Não se pode contentar-se — na Justiça Eleitoral da transparência e do realmente acontecido — com a verdade apenas formal. Com o formalismo e o reducionismo.
A lembrar, no supracitado caso Dilma-Temer, ter o relator, ministro Hermann Benjamin, pelo seu voto denso e substancioso, entendido pela consumação de abuso de poder político e econômico, a violar a chamada "par condictio", ou melhor, a igualdade entre os concorrentes em eleições.
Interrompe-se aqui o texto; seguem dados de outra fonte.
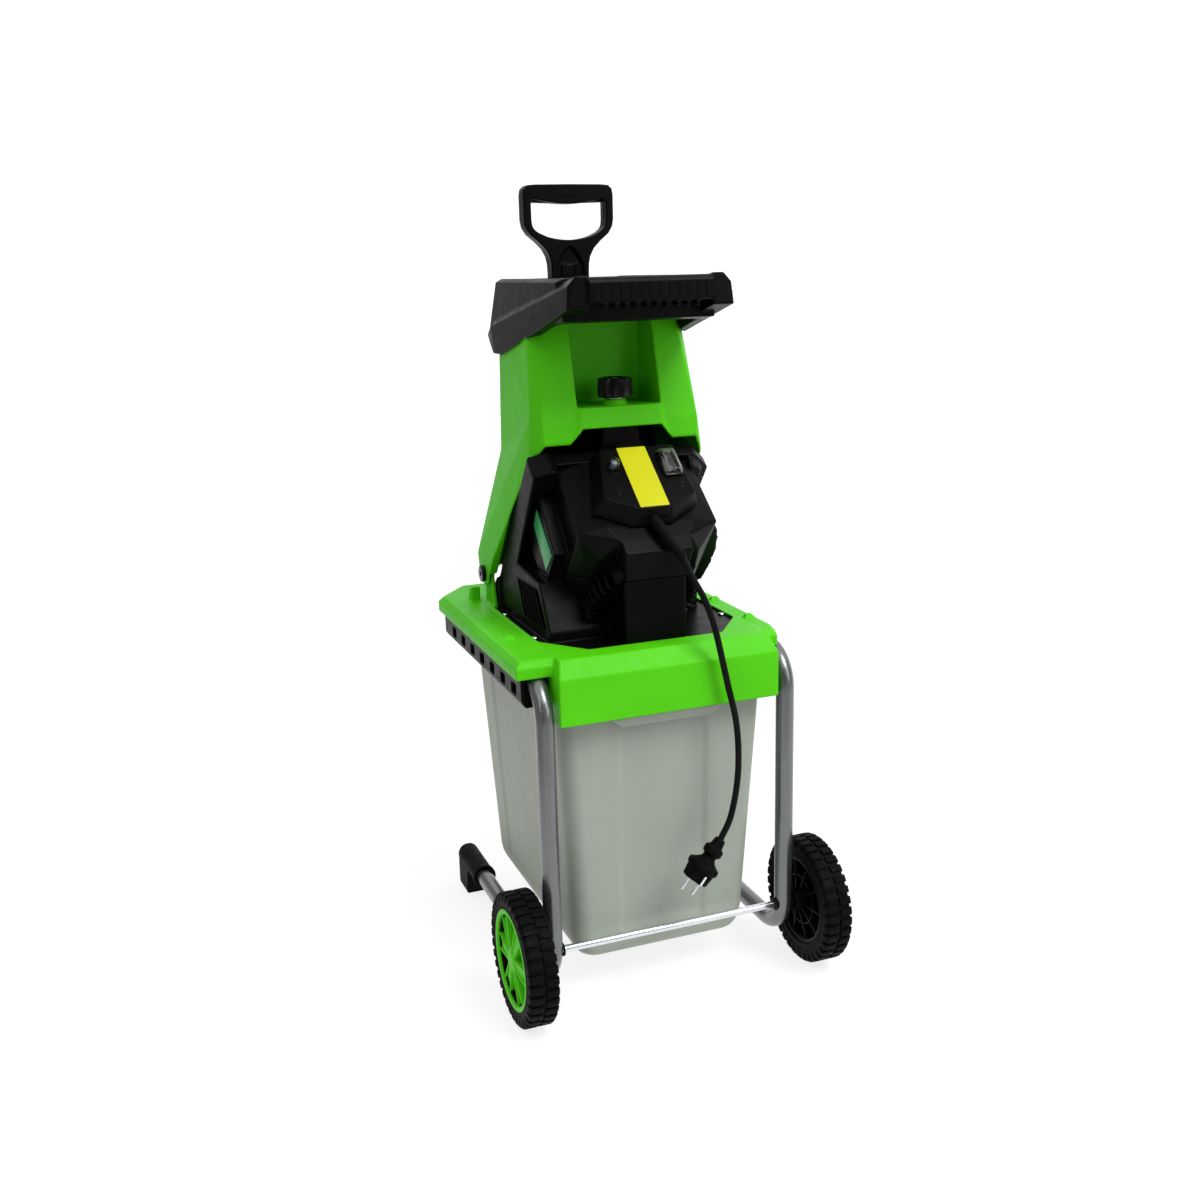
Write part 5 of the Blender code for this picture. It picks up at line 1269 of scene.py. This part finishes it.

Pedido de vista não deverá acontecer
O Regimento interno do TSE conta com essa previsão, mas o presidente da Corte, ministro Alexandre de Moraes, poderá designar data para prosseguimento do julgamento, a evitar a chamada "gaveta-amiga".
Fora disso e em processos eleitorais de repercussão, os demais ministros costumam antecipar os seus votos e o resultado fica estampado, quando há pedido de vista dos autos.
O conhecimento dessa regra costumeira poderá constranger o ministro Nunes Marques, de perfil filobolsonarista e apontado como eventual ministro a solicitar vista dos autos processuais.
Pano rápido
Não à toa Bolsonaro está desesperançoso com o resultado projetado que levará à sua inelegibilidade por 8 anos, a contar da data da eleição. Seus seguidores, como destacado pelo Olhar Apurado de ontem, não se conformam com a sua passividade. Talvez, Bolsonaro comece por aí a vestir panos de vítima.
Contorcionismos jurídicos, como no caso da chapa Dilma-Temer, não deverão ocorrer, e o pano de fundo também influenciará as decisões.